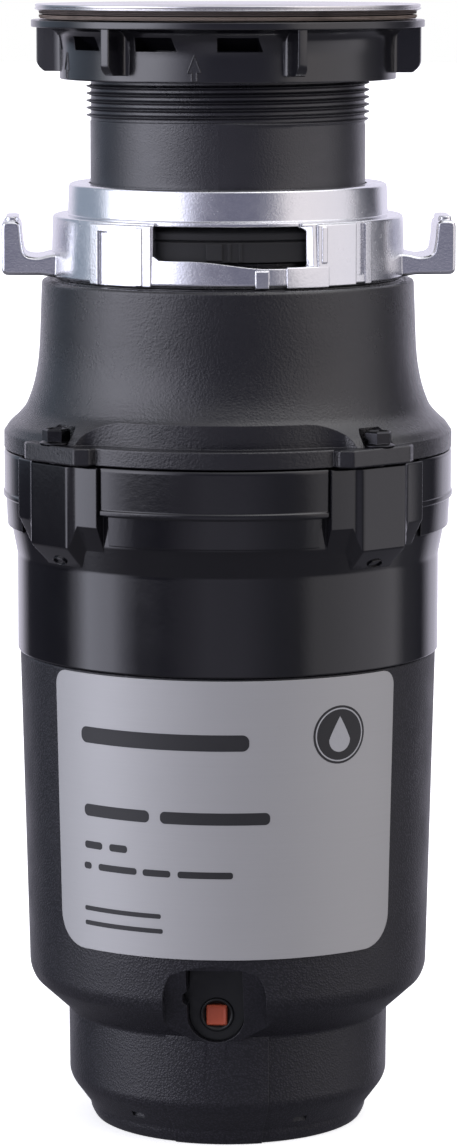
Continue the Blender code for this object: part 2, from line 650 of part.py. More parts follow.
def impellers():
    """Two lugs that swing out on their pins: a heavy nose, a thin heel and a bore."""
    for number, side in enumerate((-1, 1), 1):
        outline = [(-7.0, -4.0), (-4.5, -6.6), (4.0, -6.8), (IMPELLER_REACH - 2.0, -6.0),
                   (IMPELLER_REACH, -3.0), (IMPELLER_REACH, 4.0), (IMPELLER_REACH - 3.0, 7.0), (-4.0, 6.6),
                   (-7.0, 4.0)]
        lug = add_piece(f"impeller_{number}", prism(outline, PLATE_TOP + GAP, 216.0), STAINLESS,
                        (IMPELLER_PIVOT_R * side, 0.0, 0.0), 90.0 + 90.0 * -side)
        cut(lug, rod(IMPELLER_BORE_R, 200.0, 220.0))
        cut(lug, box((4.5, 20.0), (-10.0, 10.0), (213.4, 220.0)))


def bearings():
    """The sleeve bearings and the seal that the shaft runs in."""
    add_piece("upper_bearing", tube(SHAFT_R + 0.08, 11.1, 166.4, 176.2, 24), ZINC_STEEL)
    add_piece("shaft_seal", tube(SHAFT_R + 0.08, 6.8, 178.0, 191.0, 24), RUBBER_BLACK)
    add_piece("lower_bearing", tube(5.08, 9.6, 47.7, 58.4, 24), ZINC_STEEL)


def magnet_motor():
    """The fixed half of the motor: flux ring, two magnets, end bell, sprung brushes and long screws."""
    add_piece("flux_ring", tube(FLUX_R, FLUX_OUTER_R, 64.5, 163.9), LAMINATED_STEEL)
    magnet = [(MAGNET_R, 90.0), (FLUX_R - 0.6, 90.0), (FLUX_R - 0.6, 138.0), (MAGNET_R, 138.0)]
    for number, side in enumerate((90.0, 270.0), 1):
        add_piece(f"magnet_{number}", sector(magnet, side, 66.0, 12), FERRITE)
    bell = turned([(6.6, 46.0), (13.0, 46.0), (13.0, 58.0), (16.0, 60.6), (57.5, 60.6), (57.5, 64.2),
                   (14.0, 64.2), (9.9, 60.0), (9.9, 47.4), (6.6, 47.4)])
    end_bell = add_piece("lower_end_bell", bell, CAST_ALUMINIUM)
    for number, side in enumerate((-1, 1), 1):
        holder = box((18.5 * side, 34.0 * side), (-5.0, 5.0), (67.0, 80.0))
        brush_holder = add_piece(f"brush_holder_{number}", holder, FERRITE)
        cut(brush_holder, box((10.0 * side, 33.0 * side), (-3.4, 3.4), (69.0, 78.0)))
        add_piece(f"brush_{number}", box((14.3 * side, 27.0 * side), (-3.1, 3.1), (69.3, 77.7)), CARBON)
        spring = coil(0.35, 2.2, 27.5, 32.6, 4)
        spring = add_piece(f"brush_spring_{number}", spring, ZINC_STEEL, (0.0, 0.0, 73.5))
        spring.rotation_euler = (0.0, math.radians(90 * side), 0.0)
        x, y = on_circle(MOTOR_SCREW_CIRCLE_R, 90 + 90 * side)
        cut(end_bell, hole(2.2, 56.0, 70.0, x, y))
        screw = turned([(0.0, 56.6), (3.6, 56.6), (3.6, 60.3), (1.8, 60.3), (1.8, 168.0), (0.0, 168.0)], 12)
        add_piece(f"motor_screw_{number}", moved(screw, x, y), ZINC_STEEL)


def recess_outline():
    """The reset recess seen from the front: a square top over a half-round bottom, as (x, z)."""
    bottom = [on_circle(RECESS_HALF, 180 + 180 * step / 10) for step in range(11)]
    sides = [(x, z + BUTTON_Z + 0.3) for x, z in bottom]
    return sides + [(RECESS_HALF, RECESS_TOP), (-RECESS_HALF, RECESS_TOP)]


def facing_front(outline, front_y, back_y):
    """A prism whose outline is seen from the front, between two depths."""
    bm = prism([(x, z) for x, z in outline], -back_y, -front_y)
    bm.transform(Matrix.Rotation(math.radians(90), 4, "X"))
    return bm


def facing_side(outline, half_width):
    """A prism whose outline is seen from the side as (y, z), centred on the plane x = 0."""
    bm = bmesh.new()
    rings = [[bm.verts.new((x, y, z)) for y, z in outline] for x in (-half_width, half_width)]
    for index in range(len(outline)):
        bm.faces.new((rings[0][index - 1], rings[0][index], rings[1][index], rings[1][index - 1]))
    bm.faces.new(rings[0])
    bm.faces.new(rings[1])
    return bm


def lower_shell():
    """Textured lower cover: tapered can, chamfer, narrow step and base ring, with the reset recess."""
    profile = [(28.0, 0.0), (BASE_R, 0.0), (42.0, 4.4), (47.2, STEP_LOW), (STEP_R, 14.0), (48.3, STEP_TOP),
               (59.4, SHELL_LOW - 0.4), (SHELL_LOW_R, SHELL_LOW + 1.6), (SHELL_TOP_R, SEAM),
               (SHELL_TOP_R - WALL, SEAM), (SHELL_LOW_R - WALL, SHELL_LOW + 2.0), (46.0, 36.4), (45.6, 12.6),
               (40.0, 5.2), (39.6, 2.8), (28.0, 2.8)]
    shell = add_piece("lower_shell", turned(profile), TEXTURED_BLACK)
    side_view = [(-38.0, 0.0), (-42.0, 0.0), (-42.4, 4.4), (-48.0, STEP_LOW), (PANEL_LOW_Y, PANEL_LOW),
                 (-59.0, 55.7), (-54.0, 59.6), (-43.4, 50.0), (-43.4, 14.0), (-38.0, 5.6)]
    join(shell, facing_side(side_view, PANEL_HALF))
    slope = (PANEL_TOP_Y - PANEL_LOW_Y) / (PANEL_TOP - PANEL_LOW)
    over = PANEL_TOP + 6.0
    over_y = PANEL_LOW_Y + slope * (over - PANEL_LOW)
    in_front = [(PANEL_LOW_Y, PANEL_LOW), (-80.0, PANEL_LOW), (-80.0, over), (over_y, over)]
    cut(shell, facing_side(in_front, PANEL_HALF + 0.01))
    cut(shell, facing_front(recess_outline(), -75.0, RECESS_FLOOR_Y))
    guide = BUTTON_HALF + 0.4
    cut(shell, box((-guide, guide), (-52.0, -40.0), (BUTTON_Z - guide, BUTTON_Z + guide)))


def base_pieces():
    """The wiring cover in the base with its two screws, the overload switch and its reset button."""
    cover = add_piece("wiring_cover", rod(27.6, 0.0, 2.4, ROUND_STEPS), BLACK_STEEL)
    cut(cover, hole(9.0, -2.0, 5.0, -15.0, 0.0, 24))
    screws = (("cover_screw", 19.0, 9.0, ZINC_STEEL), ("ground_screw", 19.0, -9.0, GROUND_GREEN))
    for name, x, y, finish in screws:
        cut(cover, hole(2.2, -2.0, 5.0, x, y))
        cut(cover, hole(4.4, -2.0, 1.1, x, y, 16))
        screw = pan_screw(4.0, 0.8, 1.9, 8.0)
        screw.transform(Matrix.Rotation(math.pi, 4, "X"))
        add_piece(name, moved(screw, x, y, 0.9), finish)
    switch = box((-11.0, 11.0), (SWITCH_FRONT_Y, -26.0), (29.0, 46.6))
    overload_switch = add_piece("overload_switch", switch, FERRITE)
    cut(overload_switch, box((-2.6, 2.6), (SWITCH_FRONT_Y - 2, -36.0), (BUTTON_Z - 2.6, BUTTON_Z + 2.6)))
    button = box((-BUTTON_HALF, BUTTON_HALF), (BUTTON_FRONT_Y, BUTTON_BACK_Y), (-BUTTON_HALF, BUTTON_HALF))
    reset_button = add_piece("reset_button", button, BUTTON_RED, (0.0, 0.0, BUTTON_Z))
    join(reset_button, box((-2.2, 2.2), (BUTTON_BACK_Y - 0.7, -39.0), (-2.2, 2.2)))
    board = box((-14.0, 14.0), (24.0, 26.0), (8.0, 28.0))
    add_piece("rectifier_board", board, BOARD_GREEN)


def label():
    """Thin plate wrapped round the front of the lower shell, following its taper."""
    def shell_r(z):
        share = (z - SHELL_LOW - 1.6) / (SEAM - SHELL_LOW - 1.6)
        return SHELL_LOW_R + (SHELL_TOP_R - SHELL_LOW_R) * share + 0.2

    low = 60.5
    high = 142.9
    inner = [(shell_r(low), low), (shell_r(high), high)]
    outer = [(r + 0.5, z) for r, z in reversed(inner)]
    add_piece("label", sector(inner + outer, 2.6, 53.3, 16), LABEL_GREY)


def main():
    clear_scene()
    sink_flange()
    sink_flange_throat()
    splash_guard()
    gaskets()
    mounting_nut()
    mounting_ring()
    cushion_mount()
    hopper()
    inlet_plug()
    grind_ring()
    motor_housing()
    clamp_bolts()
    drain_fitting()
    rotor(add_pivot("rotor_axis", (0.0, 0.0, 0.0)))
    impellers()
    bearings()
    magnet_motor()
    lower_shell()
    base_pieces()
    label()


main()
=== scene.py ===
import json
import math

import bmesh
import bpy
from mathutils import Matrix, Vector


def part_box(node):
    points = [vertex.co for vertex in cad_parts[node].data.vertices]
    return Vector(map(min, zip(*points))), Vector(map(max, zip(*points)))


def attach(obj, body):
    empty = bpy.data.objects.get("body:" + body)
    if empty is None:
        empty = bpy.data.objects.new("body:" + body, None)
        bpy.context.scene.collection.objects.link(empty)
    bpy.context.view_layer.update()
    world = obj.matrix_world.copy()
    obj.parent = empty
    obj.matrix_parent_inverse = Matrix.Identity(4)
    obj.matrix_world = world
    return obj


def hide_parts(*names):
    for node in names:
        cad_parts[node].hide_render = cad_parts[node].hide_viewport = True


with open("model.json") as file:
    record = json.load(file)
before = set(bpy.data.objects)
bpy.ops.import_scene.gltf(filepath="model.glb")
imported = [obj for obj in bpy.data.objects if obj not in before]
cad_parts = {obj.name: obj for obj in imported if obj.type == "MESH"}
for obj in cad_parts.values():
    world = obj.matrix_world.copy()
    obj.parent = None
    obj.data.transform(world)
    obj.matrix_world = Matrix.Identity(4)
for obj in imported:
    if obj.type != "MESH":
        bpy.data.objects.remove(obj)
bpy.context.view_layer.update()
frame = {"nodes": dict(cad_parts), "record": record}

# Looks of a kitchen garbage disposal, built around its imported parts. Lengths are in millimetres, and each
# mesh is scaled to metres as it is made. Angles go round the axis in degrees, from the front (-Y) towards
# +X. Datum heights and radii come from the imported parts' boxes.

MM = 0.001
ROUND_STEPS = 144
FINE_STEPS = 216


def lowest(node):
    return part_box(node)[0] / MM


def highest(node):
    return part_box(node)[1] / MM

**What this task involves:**
Reproduce, without alteration, solely the lines beginning at the line that includes "obj.matrix_world = world" and ending at the line that includes "obj.data.transform(world)", both lines included.

**Result of this task:**
    obj.matrix_world = world
    return obj


def hide_parts(*names):
    for node in names:
        cad_parts[node].hide_render = cad_parts[node].hide_viewport = True


with open("model.json") as file:
    record = json.load(file)
before = set(bpy.data.objects)
bpy.ops.import_scene.gltf(filepath="model.glb")
imported = [obj for obj in bpy.data.objects if obj not in before]
cad_parts = {obj.name: obj for obj in imported if obj.type == "MESH"}
for obj in cad_parts.values():
    world = obj.matrix_world.copy()
    obj.parent = None
    obj.data.transform(world)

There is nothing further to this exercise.